What constitutes the show’s winsomeness? Baby Face Rooney, now like Hamlet “fat and scant of breath,” lumbering with a list to both port and starboard, but with a mug still encapsulating the Brooklyn toddler and Hollywood rascal, still doing socko impersonations of Clark Gable, Lionel Barrymore, and Maurice Chevalier, still exudes star presence. His jokes may be hoary, but the glint in his eye is youthful; the footwork may be on the weather-beaten side, but his welcoming smirk is ageless. He sings mostly in bellows and muffled Sprechstimme, with in between a stray sunbeam of heartwarming song.

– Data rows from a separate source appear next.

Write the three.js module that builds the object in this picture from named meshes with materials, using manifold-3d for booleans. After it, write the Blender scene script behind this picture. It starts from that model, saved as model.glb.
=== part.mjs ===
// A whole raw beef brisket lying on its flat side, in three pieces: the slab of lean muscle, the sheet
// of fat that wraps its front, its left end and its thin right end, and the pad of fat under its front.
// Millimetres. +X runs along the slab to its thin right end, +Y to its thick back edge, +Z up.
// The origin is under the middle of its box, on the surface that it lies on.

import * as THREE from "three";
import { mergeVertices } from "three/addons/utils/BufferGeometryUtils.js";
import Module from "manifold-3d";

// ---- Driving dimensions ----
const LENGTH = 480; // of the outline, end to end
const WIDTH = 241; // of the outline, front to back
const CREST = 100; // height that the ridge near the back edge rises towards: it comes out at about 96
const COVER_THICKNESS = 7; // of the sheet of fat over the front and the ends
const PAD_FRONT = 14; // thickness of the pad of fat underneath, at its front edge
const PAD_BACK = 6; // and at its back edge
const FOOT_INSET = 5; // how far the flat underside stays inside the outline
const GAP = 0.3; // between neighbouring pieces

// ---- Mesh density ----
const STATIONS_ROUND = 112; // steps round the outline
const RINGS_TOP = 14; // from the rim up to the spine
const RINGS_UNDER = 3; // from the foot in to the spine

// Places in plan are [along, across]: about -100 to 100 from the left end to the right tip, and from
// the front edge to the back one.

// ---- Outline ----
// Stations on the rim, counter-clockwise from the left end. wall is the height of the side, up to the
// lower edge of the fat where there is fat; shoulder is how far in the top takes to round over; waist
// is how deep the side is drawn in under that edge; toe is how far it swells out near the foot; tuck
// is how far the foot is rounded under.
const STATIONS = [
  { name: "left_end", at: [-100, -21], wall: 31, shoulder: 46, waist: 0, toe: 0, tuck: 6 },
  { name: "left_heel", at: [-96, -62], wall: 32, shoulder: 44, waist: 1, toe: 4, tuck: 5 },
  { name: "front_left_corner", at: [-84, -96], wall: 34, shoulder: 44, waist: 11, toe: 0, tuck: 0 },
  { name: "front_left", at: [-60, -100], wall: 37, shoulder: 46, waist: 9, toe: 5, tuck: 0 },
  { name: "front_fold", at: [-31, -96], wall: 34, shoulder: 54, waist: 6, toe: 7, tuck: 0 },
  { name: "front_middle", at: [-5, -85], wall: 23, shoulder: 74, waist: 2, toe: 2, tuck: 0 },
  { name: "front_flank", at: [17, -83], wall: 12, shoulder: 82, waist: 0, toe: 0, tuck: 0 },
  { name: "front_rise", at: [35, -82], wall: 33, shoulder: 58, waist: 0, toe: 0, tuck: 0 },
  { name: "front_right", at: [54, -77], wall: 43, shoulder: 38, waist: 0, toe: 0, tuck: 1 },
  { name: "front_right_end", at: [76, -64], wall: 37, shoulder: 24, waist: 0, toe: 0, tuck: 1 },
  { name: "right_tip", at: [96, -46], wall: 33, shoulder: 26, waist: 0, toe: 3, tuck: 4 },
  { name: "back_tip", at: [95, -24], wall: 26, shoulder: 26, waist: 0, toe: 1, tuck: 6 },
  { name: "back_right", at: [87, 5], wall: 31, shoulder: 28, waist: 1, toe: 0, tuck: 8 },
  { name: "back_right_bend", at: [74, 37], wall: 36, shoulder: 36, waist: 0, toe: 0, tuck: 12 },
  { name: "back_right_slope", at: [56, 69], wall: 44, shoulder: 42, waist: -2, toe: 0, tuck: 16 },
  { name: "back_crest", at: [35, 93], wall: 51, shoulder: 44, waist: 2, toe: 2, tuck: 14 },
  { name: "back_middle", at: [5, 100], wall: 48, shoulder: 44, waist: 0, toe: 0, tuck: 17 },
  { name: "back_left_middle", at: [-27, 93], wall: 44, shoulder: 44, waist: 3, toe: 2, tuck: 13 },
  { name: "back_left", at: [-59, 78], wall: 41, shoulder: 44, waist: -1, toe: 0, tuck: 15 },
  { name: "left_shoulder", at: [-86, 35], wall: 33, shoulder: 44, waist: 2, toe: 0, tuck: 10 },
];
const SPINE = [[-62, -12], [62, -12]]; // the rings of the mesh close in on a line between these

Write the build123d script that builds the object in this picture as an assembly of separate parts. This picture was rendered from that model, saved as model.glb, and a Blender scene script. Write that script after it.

As for Jan, who conforms to the Rooney-spouse model of pretty and tall, she warbles like a California lounge singer with rubato-laden self-assurance and still-saucy countenance. An accomplished thrush on her own, she speaks tentatively as Abbott to hubby’s Costello, and rather overpowers Mickey in their duets. But strictures be damned: Let’s Put On a Show! is no put-on; it really is a show, complete with an apt three-piece band (and, for a bit, Mickey as jazz-piano whiz) and oodles of sweetness, charming self-mockery, and—why the hell not?—understated nostalgia.